The key benefits of Cosmos DB

Global distribution

Cosmos DB enables you to seamlessly add or remove regions to ensure that data is close to users and improve availability. There is no need to administer replication when adding a region as data is automatically replicated using a multi-master model and applications can even be used while a region is added.

Always on

Azure provides high levels of availability and Cosmos DB has an SLA of 99.99% when deployed to a single region. By deploying to more than one region, you can benefit from an SLA of 99.999%. Multiple regions allow your data to be available if there is a regional outage and, even if an Azure region could never be recovered, there would be no data loss in a multi-region deployment. Cosmos DB is the only service of this type to offer this level of SLA.

Elastic scalability

The amount of data of almost every system is not static. Traditional on-premises systems needed to be provisioned with capacity for growth for the foreseeable future, which required significant over-capacity in the short term.

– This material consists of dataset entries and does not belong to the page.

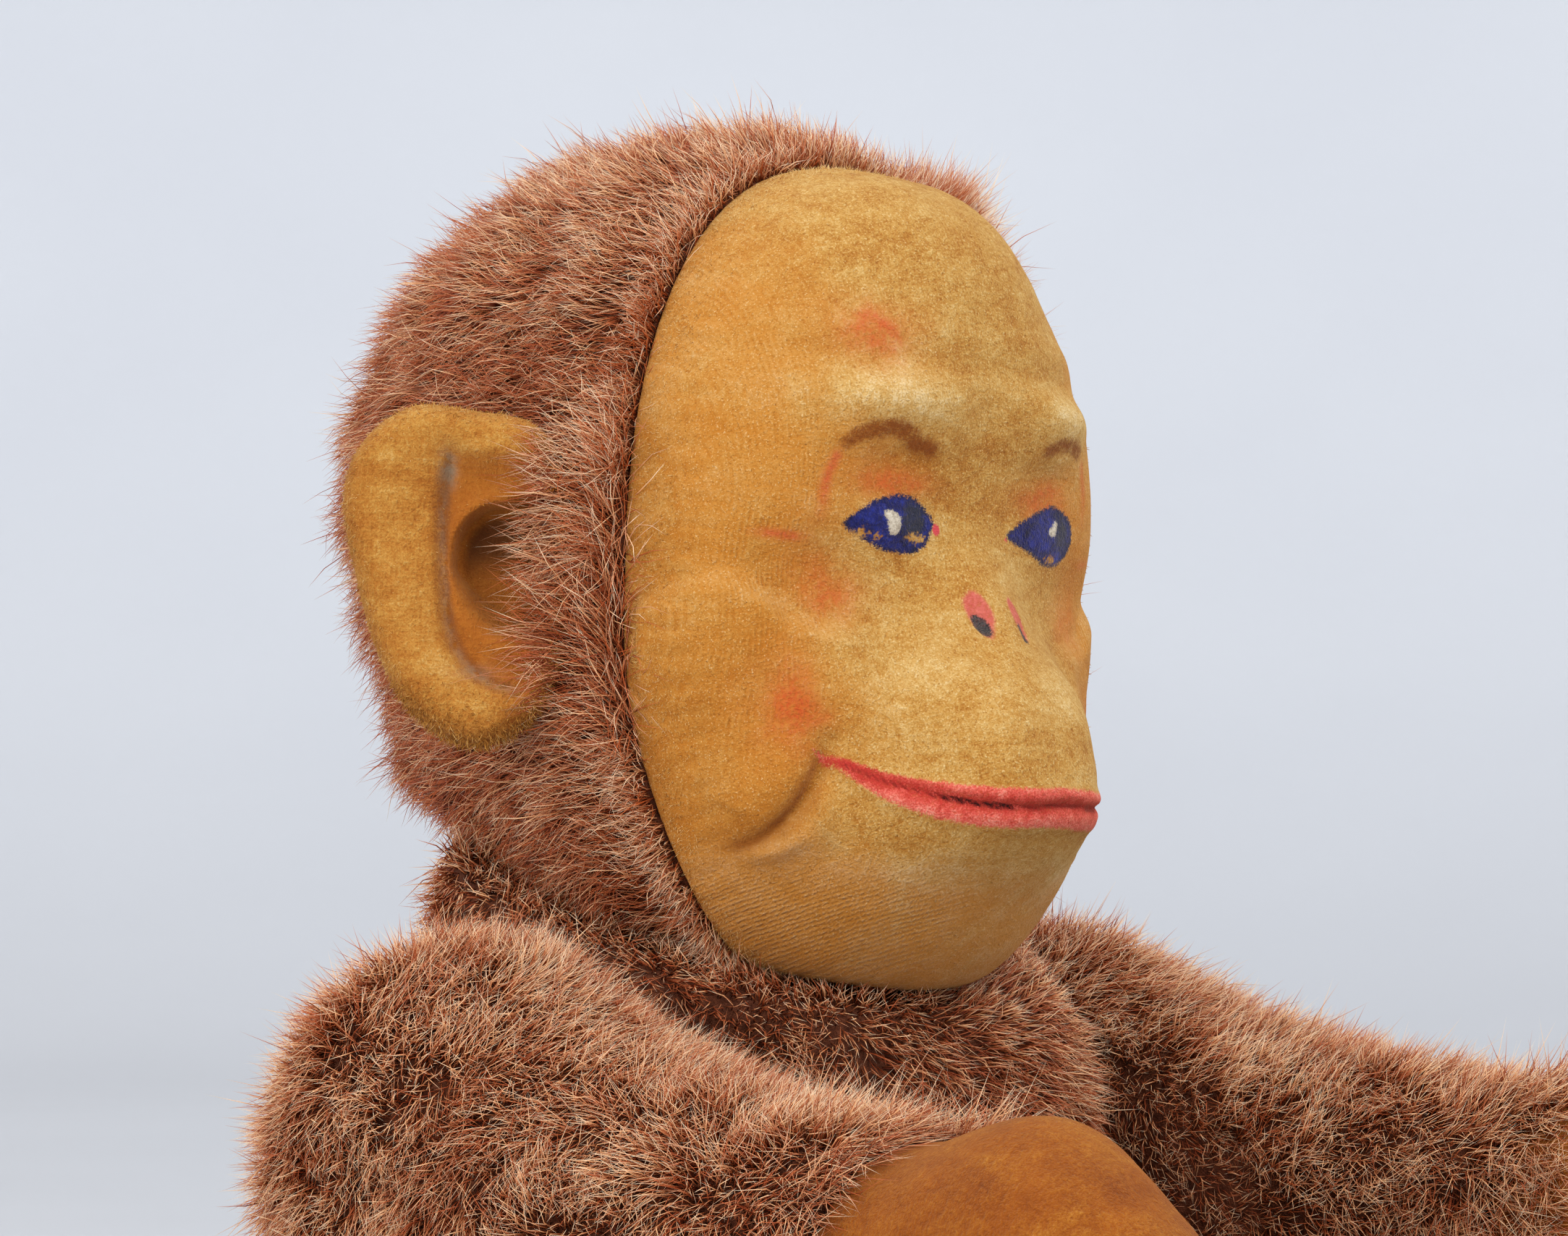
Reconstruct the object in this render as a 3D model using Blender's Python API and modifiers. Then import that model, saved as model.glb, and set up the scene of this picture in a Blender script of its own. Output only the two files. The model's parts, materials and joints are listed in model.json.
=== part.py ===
"""A jointed toy monkey, seated, 19 cm high.

A stuffed chimpanzee of brown mohair with a moulded velvet face, velvet ears,
hands and feet. The head turns, and the arms and legs swing, each on two
hardboard discs held by a cotter pin with two washers.

Units of the driving dimensions are millimetres. +Z is up, the toy faces -Y,
its left is +X. The origin is the middle of the flat seat.
"""

import math

import bmesh
import bpy
import numpy as np
from mathutils import Matrix, Vector

MM = 0.001

# ---- driving dimensions, mm ----
HEAD_Z = 143.0  # height of the head's centre above the seat
NECK = Vector((0.0, -4.0, 106.3))  # middle of the neck joint
NECK_TILT = math.radians(20.0)  # the neck joint slopes down to the front
HEAD_TURN = math.radians(-6.0)  # the head looks a little to its right
SHOULDER = Vector((33.6, -10.5, 82.5))  # the left joint; x is its plane
HIP = Vector((27.0, -4.0, 22.0))
CLOTH = 1.2  # thickness of plush and velvet
GAP = 0.3  # between neighbouring pieces
STUFFING_INSET = 1.7  # from the outside of the cloth to the stuffing
DISC_THICK = 2.5
DISC_R = {"neck": 13.0, "shoulder": 8.6, "hip": 9.6}
WASHER_R = 6.0
WASHER_THICK = 0.8
WIRE_R = 0.55  # the cotter pin's wire
STRAND = 0.75  # half the distance between its two strands
PIN_HOLE_R = 1.7

# head, in coordinates about the head's centre
FACE_MID = -2.0  # height of the face's widest place
FACE_HALF_WIDTH = 29.0
FACE_UP = 41.0
FACE_DOWN = 44.0
SEAM_Y = -15.5  # plane of the seam between face and plush
SEAM_LEAN = 5.5  # how far the seam comes forward under the chin
BACK_DEPTH = 43.5
SEAM_COS = 0.927
# the face from the chin to the crown: (height, share of the full depth, roundness from side to side)
FACE_PROFILE = [
    (-46, 0.97, 2.0),
    (-36, 0.95, 2.1),
    (-30, 0.91, 2.2),
    (-24, 0.84, 2.35),
    (-18, 0.79, 2.5),
    (-12, 0.75, 2.6),
    (-6, 0.755, 2.6),
    (0, 0.79, 2.7),
    (5, 0.82, 2.65),
    (10, 0.86, 2.45),
    (15, 0.885, 2.25),
    (20, 0.89, 2.1),
    (28, 0.92, 2.0),
    (39, 1.0, 2.0),
]
NECK_IN_HEAD = Vector((0.0, -4.0, NECK.z - HEAD_Z))
NECK_N = Vector((0.0, -math.sin(NECK_TILT), math.cos(NECK_TILT)))


# ---- small helpers ----
def step01(t):
    t = min(1.0, max(0.0, t))
    return t * t * (3.0 - 2.0 * t)


def bump(x, z, cx, cz, rx, rz, power=2.0):
    """A smooth mound of height 1."""
    return math.exp(-(abs((x - cx) / rx) ** power) - (abs((z - cz) / rz) ** power))


def through(stations, s):
    """A smooth line through (s, value, ...) stations: cubic Hermite."""
    k = np.array(stations, float)
    x, v = k[:, 0], k[:, 1:]
    m = np.gradient(v, x, axis=0)
    s = min(max(s, x[0]), x[-1])
    i = min(int(np.searchsorted(x, s, "right")) - 1, len(x) - 2)
    h = x[i + 1] - x[i]
    t = (s - x[i]) / h
    return (
        (2 * t**3 - 3 * t**2 + 1) * v[i]
        + (t**3 - 2 * t**2 + t) * h * m[i]
        + (-2 * t**3 + 3 * t**2) * v[i + 1]
        + (t**3 - t**2) * h * m[i + 1]
    )


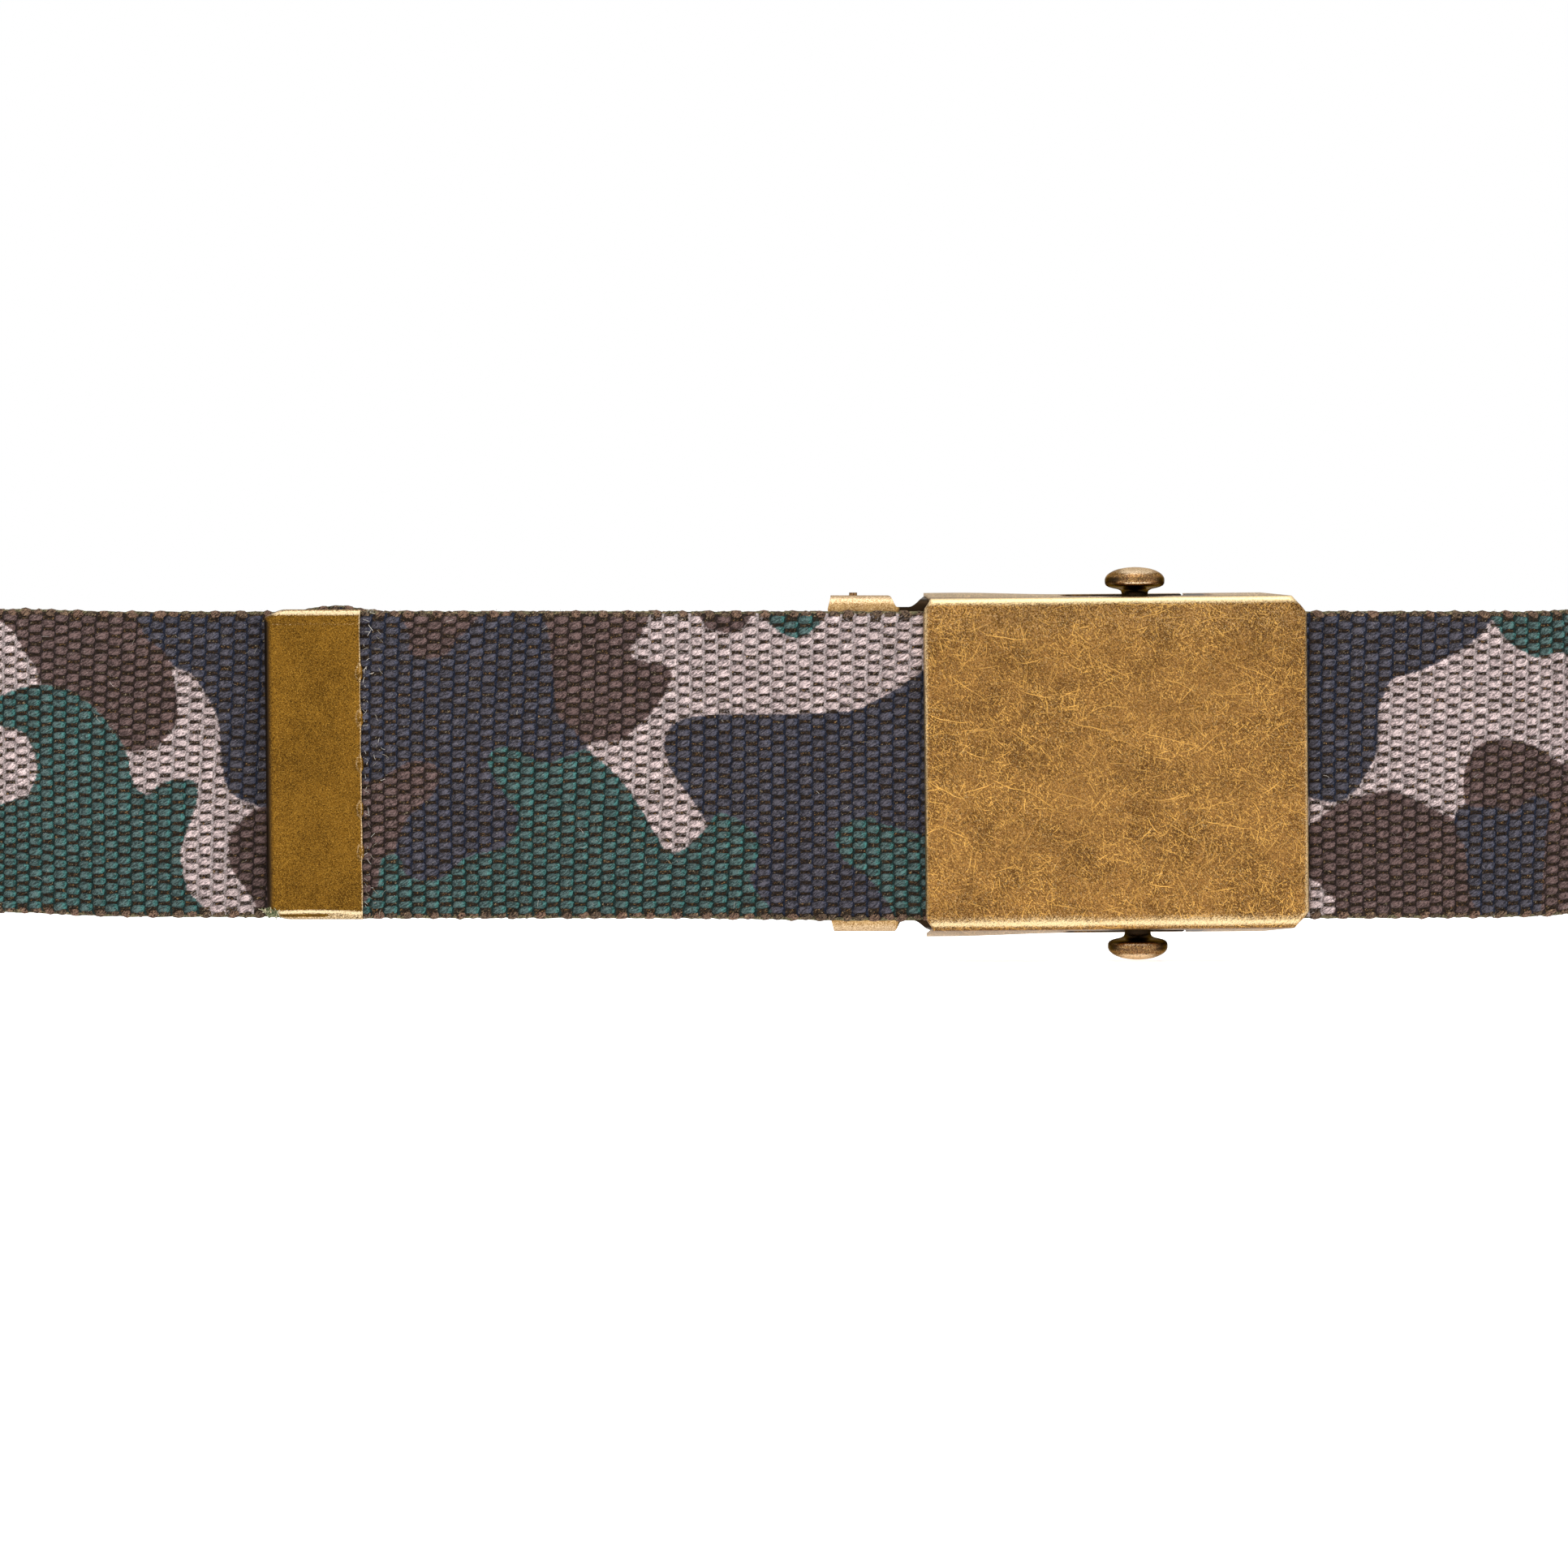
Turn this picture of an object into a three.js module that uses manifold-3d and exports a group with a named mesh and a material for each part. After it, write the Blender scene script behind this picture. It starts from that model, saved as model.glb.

With Cosmos DB, you pay for what you use and don't need to over provision. By paying a monthly fee for throughput generated and the quantity of GB stored, you are only paying for what you use. If more data or throughput is required, it is instantly available and is unlimited with a partitioned collection.

Guaranteed low latency

Cosmos DB guarantees less than 10-ms latency for indexed reads and for writes globally.

Consistency models

Consistency planning is essential for any database with multiple users and, even more so, for a globally distributed solution. As consistency increases, availability and throughput decreases, while latency increases. To simplify consistency, Cosmos DB has five levels which, when listed from most consistent to least consistent, are Strong, Bounded Staleness, Session, Consistent Prefix, and Eventual. The SLAs for your Cosmos DB database depend upon the consistency model that you choose.

Schema and index management

With Cosmos DB, there is no schema or index management. Cosmos DB automatically indexes all data, although you can override the automatic indexing and the Cosmos DB engine is schema-agnostic.